## Start SOURCE MATERIAL

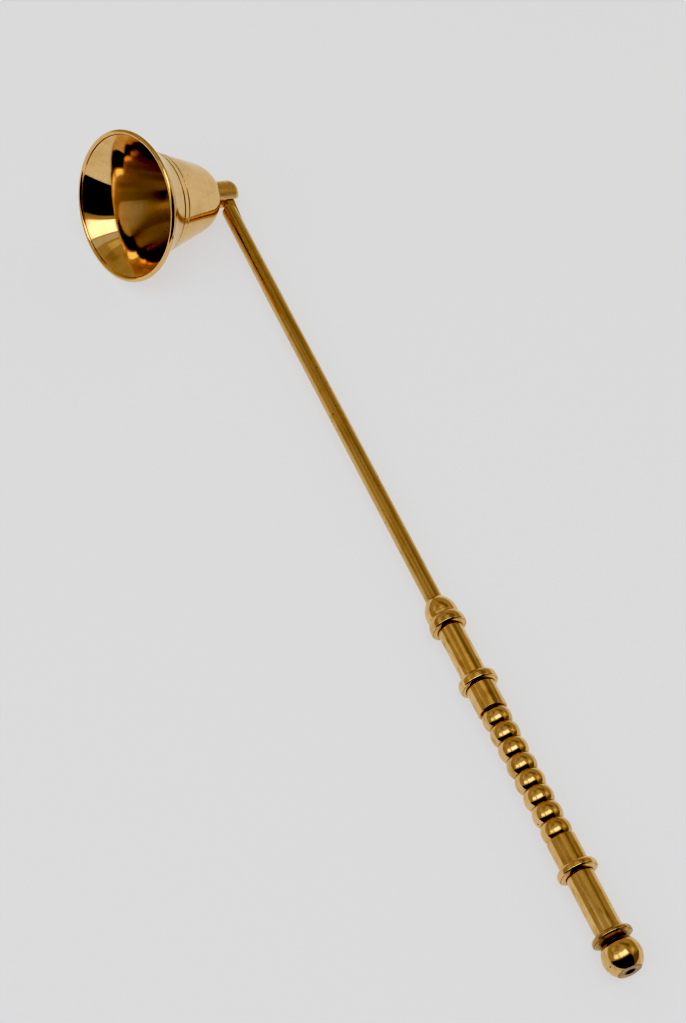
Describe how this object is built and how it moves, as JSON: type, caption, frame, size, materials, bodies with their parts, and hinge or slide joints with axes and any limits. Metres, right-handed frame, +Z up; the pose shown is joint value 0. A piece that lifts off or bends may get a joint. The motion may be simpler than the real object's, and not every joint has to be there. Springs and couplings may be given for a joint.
{
  "type": "candle snuffer",
  "caption": "Long-handled candle snuffer: a flared bell on a forked, riveted pivot at the end of a round rod, with a turned and beaded handle, all in polished brass",
  "frame": {"origin": "centre of the bottom of the whole object's box, on the surface that it lies on", "axes": "+X runs along the handle from the bell to the pommel, +Z is up, and the bell lies to the -Y side"},
  "size_m": [0.277, 0.048, 0.0399],
  "materials": {
    "bell_brass": "polished, lathe-turned, with fine circular tool marks inside the bell and two scribed lines outside",
    "fork_brass": "polished, slightly duller than the bell",
    "rod_brass": "drawn rod, polished, with lengthwise streaks and light tarnish",
    "handle_brass": "polished turned brass with small nicks, fine scratches and tarnish in the grooves"
  },
  "bodies": {
    "handle": {"stem_rod": "rod_brass", "top_cap": "handle_brass", "upper_barrel": "handle_brass", "upper_collar": "handle_brass", "upper_ferrule": "handle_brass", "bead_1": "handle_brass", "bead_2": "handle_brass", "bead_3": "handle_brass", "bead_4": "handle_brass", "bead_5": "handle_brass", "bead_6": "handle_brass", "bead_7": "handle_brass", "bead_8": "handle_brass", "lower_ferrule": "handle_brass", "lower_collar": "handle_brass", "lower_barrel": "handle_brass", "end_collar": "handle_brass", "pommel": "handle_brass"},
    "bell": {"bell_shell": "bell_brass", "pivot_fork": "fork_brass", "pivot_rivet": "fork_brass"}
  },
  "joints": [
    {"name": "bell_pivot", "type": "hinge", "parent": "handle", "child": "bell", "pos_m": [-0.12694, 0.0202, 0.00431], "axis": [0, -0.4249, -0.9052], "range_deg": [0, 219]}
  ]
}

## End SOURCE MATERIAL

— WHAT THE TASK ASKS —
All of the lines above must be returned exactly.

— ANSWER IN FULL —
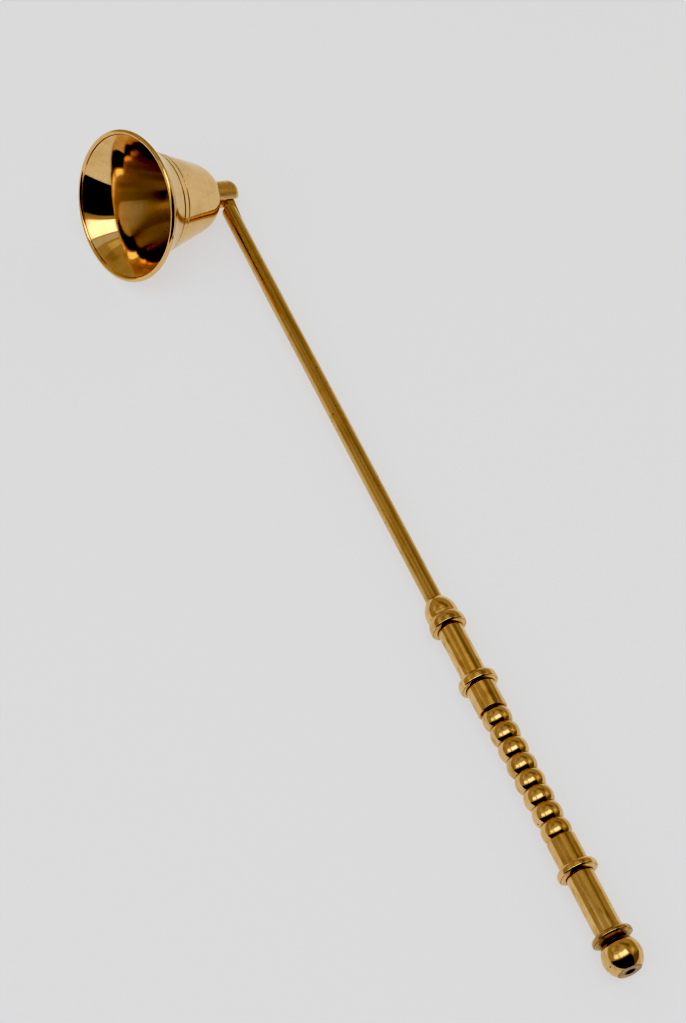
Describe how this object is built and how it moves, as JSON: type, caption, frame, size, materials, bodies with their parts, and hinge or slide joints with axes and any limits. Metres, right-handed frame, +Z up; the pose shown is joint value 0. A piece that lifts off or bends may get a joint. The motion may be simpler than the real object's, and not every joint has to be there. Springs and couplings may be given for a joint.
{
  "type": "candle snuffer",
  "caption": "Long-handled candle snuffer: a flared bell on a forked, riveted pivot at the end of a round rod, with a turned and beaded handle, all in polished brass",
  "frame": {"origin": "centre of the bottom of the whole object's box, on the surface that it lies on", "axes": "+X runs along the handle from the bell to the pommel, +Z is up, and the bell lies to the -Y side"},
  "size_m": [0.277, 0.048, 0.0399],
  "materials": {
    "bell_brass": "polished, lathe-turned, with fine circular tool marks inside the bell and two scribed lines outside",
    "fork_brass": "polished, slightly duller than the bell",
    "rod_brass": "drawn rod, polished, with lengthwise streaks and light tarnish",
    "handle_brass": "polished turned brass with small nicks, fine scratches and tarnish in the grooves"
  },
  "bodies": {
    "handle": {"stem_rod": "rod_brass", "top_cap": "handle_brass", "upper_barrel": "handle_brass", "upper_collar": "handle_brass", "upper_ferrule": "handle_brass", "bead_1": "handle_brass", "bead_2": "handle_brass", "bead_3": "handle_brass", "bead_4": "handle_brass", "bead_5": "handle_brass", "bead_6": "handle_brass", "bead_7": "handle_brass", "bead_8": "handle_brass", "lower_ferrule": "handle_brass", "lower_collar": "handle_brass", "lower_barrel": "handle_brass", "end_collar": "handle_brass", "pommel": "handle_brass"},
    "bell": {"bell_shell": "bell_brass", "pivot_fork": "fork_brass", "pivot_rivet": "fork_brass"}
  },
  "joints": [
    {"name": "bell_pivot", "type": "hinge", "parent": "handle", "child": "bell", "pos_m": [-0.12694, 0.0202, 0.00431], "axis": [0, -0.4249, -0.9052], "range_deg": [0, 219]}
  ]
}